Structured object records
━━━━━━

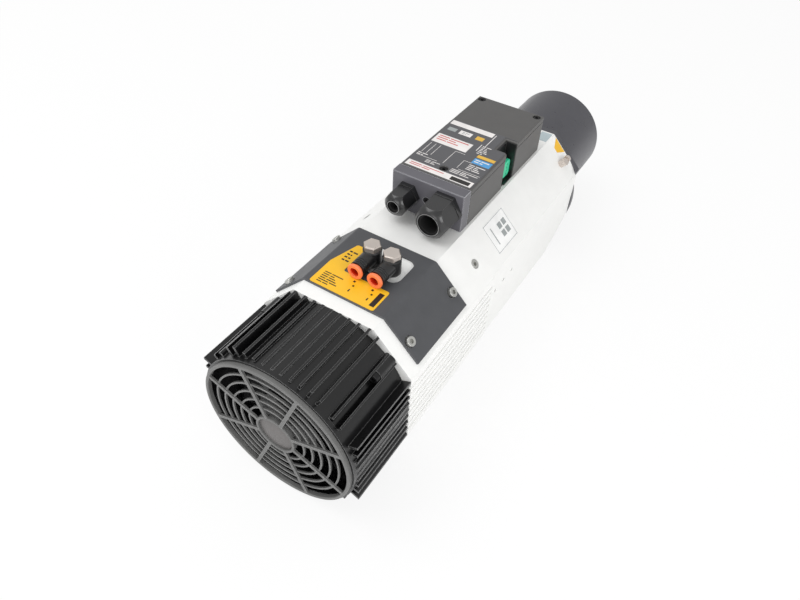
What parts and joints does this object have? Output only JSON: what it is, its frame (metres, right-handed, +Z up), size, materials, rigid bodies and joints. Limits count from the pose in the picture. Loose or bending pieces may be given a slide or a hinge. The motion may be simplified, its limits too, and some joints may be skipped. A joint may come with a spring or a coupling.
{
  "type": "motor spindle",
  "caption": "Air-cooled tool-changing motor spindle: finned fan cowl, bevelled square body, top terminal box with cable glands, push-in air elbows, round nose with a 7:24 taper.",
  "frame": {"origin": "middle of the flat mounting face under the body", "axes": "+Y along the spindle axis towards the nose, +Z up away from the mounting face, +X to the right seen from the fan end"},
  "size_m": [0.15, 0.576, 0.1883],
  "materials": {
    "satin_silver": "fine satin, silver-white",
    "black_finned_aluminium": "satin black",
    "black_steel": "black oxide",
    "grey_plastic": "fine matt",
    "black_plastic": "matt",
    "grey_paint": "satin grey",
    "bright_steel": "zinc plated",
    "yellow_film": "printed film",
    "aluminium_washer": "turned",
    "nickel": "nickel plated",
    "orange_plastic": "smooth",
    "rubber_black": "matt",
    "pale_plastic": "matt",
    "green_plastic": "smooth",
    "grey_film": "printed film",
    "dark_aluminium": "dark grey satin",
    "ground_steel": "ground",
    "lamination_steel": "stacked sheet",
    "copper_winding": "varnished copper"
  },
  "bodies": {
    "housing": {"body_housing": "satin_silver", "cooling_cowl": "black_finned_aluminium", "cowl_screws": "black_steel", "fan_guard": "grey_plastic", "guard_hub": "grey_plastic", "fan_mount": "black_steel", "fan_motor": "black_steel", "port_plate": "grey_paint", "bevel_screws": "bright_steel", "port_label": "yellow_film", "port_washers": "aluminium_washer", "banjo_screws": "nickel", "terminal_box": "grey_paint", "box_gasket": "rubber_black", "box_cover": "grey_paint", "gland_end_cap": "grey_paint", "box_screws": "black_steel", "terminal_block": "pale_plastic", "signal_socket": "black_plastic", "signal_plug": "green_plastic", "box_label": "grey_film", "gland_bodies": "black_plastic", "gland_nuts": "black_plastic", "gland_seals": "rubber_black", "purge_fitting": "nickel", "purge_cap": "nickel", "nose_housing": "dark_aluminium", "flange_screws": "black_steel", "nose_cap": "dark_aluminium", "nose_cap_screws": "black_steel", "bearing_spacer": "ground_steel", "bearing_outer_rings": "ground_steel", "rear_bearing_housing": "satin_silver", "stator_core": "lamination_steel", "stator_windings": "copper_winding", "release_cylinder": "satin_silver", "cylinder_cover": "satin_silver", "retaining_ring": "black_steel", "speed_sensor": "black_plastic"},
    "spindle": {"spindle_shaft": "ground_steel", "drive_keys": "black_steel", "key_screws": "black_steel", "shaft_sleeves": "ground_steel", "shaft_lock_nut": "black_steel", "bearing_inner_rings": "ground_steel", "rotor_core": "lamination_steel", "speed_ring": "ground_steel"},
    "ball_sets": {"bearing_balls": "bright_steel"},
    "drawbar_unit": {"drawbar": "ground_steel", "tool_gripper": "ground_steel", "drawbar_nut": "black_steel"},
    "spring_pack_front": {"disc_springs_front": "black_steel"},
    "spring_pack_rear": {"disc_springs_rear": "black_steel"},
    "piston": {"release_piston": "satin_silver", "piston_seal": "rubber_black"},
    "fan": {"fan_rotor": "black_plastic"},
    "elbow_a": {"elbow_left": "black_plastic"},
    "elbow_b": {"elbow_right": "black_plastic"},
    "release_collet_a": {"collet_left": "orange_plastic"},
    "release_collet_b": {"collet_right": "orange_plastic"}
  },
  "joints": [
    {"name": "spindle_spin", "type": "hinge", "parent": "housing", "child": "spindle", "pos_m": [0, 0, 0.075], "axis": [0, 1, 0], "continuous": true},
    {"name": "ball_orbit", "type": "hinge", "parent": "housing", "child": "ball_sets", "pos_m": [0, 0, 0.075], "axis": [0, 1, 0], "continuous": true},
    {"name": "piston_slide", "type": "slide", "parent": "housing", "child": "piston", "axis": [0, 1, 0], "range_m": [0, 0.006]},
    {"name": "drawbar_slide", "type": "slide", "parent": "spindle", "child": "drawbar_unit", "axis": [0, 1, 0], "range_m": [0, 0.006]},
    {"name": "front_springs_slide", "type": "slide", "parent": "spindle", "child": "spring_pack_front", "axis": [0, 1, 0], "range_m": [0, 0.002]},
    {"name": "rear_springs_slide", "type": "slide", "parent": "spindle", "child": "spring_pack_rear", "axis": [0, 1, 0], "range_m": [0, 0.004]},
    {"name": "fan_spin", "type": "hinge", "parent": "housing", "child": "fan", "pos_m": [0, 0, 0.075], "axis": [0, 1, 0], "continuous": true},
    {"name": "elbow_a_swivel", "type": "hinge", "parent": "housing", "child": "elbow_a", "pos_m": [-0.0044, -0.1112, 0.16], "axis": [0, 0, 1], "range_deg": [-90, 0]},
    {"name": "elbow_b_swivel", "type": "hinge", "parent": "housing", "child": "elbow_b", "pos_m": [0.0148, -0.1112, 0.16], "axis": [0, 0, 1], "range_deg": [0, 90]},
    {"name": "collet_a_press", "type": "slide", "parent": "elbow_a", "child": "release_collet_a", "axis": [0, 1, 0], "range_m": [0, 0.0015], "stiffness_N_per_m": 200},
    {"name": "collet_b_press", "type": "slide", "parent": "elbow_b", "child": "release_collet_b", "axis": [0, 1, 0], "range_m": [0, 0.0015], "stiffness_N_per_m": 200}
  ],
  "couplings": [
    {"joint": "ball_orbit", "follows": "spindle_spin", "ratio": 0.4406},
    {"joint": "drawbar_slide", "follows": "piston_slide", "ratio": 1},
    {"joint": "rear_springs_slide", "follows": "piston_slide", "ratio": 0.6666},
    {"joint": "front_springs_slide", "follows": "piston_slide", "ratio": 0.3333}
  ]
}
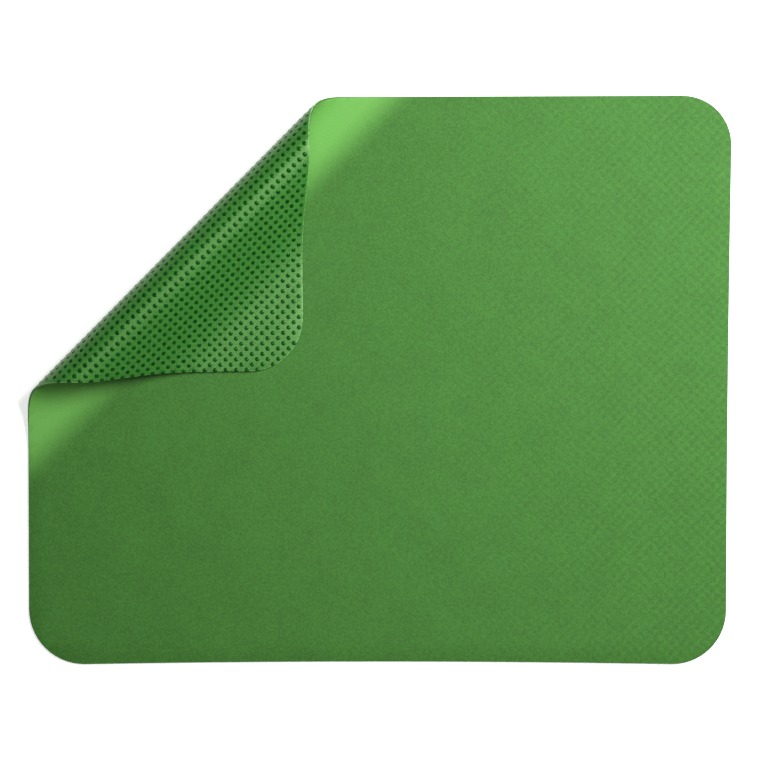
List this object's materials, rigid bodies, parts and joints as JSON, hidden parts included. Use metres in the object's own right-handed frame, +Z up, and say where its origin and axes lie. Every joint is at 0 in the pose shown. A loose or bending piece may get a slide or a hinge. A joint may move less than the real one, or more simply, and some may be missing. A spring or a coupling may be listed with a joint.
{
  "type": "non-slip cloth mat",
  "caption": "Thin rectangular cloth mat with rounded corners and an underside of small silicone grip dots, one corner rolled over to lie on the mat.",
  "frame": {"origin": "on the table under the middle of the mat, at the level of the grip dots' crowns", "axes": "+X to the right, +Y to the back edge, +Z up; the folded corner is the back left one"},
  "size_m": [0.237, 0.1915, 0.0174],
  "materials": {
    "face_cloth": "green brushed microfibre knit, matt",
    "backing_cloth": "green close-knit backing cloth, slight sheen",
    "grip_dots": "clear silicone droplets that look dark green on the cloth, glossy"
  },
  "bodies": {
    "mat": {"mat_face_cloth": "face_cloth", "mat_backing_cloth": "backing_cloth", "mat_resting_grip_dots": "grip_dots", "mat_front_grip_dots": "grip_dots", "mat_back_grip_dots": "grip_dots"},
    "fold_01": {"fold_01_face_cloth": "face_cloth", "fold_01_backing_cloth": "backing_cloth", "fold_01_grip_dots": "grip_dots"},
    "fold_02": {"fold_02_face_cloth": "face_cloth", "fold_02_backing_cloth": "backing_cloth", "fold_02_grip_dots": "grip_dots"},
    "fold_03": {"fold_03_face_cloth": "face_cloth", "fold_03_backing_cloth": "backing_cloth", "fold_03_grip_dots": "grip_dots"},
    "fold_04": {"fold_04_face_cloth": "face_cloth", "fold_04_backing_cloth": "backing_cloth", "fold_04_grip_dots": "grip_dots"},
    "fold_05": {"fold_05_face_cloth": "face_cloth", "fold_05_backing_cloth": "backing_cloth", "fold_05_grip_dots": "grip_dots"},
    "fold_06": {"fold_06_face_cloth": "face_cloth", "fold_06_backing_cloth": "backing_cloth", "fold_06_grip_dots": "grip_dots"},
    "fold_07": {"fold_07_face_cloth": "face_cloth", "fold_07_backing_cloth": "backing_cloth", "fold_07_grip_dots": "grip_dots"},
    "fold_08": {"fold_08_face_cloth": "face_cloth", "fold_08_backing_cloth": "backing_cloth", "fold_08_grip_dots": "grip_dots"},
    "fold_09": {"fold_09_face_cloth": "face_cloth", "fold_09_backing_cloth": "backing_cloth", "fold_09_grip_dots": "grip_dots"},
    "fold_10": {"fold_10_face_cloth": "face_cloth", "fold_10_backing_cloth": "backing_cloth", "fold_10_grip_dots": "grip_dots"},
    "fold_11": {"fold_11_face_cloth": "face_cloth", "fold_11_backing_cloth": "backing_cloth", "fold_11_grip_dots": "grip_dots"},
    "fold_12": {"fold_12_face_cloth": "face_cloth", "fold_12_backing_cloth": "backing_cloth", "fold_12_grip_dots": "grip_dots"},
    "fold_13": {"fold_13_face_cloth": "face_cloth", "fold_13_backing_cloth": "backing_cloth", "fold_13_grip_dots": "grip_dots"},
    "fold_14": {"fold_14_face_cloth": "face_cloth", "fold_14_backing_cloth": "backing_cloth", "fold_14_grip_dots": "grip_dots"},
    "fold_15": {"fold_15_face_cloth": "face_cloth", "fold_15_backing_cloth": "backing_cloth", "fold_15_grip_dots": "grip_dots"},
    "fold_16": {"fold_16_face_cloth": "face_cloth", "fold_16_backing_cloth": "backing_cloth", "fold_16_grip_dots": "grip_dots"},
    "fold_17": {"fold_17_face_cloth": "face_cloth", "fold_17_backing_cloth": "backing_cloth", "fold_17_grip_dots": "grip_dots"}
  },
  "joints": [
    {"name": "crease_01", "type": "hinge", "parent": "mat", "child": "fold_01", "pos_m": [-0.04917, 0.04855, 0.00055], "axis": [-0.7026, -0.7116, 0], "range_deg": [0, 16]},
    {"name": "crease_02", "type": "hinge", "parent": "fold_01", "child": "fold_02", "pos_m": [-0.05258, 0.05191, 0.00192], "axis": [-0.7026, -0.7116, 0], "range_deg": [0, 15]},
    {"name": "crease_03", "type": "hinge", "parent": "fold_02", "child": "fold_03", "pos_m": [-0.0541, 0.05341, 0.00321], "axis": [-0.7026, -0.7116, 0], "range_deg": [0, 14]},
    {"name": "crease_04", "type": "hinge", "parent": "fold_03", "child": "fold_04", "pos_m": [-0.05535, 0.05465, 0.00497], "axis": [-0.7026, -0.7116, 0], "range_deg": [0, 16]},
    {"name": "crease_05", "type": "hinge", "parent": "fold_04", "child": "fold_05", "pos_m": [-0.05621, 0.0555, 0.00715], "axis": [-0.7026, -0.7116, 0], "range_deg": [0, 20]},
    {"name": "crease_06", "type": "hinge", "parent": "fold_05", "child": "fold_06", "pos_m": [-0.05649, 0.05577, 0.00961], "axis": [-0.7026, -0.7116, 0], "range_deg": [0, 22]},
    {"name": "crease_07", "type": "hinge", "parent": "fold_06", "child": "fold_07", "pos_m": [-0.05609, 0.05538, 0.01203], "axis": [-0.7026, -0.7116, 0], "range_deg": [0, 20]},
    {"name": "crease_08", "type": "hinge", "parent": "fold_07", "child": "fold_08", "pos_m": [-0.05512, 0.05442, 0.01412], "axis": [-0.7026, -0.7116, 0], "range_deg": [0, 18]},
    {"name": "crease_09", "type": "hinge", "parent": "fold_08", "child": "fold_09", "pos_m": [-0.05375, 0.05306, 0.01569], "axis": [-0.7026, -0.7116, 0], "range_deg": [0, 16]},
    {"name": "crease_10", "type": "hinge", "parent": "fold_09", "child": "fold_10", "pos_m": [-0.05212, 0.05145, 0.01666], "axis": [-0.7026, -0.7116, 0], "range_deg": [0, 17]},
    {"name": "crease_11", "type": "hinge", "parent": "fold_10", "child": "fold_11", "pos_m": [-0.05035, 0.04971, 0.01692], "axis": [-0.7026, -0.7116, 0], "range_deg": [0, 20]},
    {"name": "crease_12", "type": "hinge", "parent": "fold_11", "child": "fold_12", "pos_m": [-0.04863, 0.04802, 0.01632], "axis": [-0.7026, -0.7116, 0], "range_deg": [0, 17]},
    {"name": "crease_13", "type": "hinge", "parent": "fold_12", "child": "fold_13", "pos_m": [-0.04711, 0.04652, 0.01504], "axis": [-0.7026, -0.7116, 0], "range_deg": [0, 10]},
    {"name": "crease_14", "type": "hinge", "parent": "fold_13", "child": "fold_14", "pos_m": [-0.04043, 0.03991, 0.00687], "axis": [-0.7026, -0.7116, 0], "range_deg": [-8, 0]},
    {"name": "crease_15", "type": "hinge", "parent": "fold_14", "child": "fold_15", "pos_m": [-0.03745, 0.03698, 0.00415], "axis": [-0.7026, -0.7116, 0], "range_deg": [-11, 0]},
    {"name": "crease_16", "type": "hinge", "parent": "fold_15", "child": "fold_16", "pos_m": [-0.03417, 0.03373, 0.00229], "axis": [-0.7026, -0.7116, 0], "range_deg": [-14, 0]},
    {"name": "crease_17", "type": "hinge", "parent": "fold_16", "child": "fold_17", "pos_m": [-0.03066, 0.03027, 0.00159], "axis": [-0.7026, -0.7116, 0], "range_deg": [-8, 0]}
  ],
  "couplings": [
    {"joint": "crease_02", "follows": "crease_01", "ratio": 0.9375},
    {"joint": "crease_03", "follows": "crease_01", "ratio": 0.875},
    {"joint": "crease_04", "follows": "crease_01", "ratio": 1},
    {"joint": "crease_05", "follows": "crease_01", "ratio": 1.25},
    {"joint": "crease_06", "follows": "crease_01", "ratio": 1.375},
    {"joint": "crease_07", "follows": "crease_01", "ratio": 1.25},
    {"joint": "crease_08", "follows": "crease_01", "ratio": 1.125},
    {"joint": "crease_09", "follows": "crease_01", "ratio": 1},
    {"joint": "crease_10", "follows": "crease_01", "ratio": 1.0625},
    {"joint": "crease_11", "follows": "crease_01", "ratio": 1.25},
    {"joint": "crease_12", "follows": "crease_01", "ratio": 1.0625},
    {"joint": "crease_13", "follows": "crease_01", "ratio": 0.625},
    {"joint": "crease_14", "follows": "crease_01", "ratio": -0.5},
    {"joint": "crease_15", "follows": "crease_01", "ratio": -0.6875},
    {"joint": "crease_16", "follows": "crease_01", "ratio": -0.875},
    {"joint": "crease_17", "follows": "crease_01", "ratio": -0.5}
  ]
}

━━━━━━

• **Exercise**: Every line of the records that includes the word "from" should be gathered.

• **Response to this exercise**:
What parts and joints does this object have? Output only JSON: what it is, its frame (metres, right-handed, +Z up), size, materials, rigid bodies and joints. Limits count from the pose in the picture. Loose or bending pieces may be given a slide or a hinge. The motion may be simplified, its limits too, and some joints may be skipped. A joint may come with a spring or a coupling.
  "frame": {"origin": "middle of the flat mounting face under the body", "axes": "+Y along the spindle axis towards the nose, +Z up away from the mounting face, +X to the right seen from the fan end"},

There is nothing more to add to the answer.